Instant gratification.
Funny thing about instant gratification, however, is that it’s the perfect way to set the expectation that my swooshing e-mail, my dinging text message, and my refreshing little thumbs-up have an effect, a value, an importance. When my vote is added to the poll results, I feel I have been consulted on the issue.
Here’s Paul Ford on “Why Wasn’t I Consulted”:
It is the rule from which other rules are derived. Humans have a fundamental need to be consulted, engaged, to exercise their knowledge (and thus power), and no other medium that came before has been able to tap into that as effectively.
Let’s go back to our call transcript, and see what our news website user is trying to express, exactly.
USER: I am important, and my opinion matters.
PERSON AT NEWSPAPER WITH WEB-RELATED JOB: Of course you are, and it does. Honest.
USER: So next time you decide to upgrade your webserver to Venus 5.89 instead of Mars 4.12, you should ask me about it first. Why Wasn’t I Consulted? I probably know more than you about it, anyway.
A-ha.
Sound familiar?
“My readers know more than I do.” — Dan Gillmor
So if we’ve established that the Web is the best medium ever to feed the “Why Wasn’t I Consulted?” need, and we’ve established that in the broad, overarching sense of the relationship of a single reporter to the public at large connected by the Web, that our readers know more than we do, what are we doing to tap into that need and that knowledge?
Well, there’s an obvious spot on news sites where we can tap in, but we don’t always.
Comment threads.
A few ideas:
- At the bare minimum, it’s easy to recommend that reporters pay some amount of attention to comment threads on the stories they report.
- Giving users an up and down voting mechanism on individual comments is probably also a prerequisite to doing this efficiently.
- From there, your reporters should now have a way to sort comments based on the thumbing-up users have taken care of for you. (Wasn’t that nice of them?)
- Now, rather than jumping in to rehash, argue, or troll-feed the problem users (whose comments have now been voted down, and in an ideal world of commenting systems, you’ve collapsed and made all but invisible in the thread), your reporters can evaluate the best comments in the thread and participate, clarify, answer questions, or even just say “Hey, thanks, that’s a great idea and we’ll look into it.”
- That’s that kind of feedback that meets a user’s WWIC need at a much higher level. Even if you’re just engaging users to say “thank you,” they’re now participating in a conversation instead of a one-way rant/complaint/critique, and are likely to behave accordingly.

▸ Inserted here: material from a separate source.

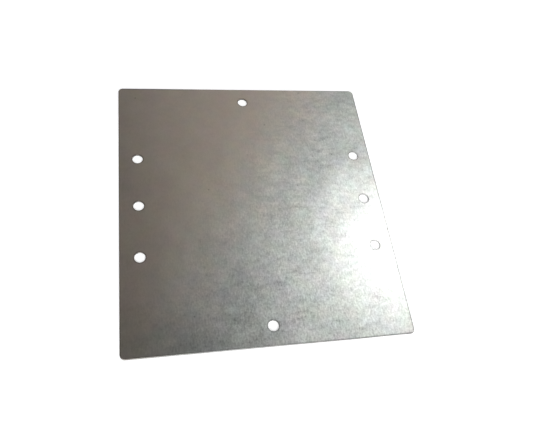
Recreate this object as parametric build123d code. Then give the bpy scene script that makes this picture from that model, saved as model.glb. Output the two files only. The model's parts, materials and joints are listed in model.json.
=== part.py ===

If you’re a social media manager, or a community manager, or an online editor, or a web producer, or bear the weight of some other title that involves this sort of work, you’re probably already doing this, right?
More to think about
Metafilter founder Matt Haughey — and if you know anything about Metafilter, you know they do WWIC right — tells a story about spending a few hours in an airport with Craig Newmark:
“He was literally chasing down forum spammers one by one, sometimes taking five minutes per problem, sometimes it seemed to take half an hour to get spammers dealt with. He was totally engrossed in his work, looking up IP addresses, answering questions best he could, and doing the kind of thankless work I’d never seen anyone else do with so much enthusiasm.”
Is that how you handle customer service?
If not, what sort of software and systems would make the job easier?
Comments
2 responses to “Customer service, community management, and comment threads”
While I think this is great advice (as usual), two things: the call described above is almost entirely a technical call and has little to do with the commenting process described, and would likely come from a member of a very tiny subset of users. Not that this means the comment should be ignored, only that it should go to a tech person rather than a content person. (Yes, often it is the same person, but in an ideal world the time an online editor spends banging on the tubes would be limited.) And it should get different treatment in a WWIC framework than one focused on content.
Second, Gilmor’s quote refers to readers’ aggregate knowledge being greater rather than every individual reader’s store of info. It should be a stance against disdaining input from the hoi polloi and for engagement of the sort you describe.
[…] organized around the central question, “Why wasn’t I consulted?” Ryan Sholin applied the concept to online […]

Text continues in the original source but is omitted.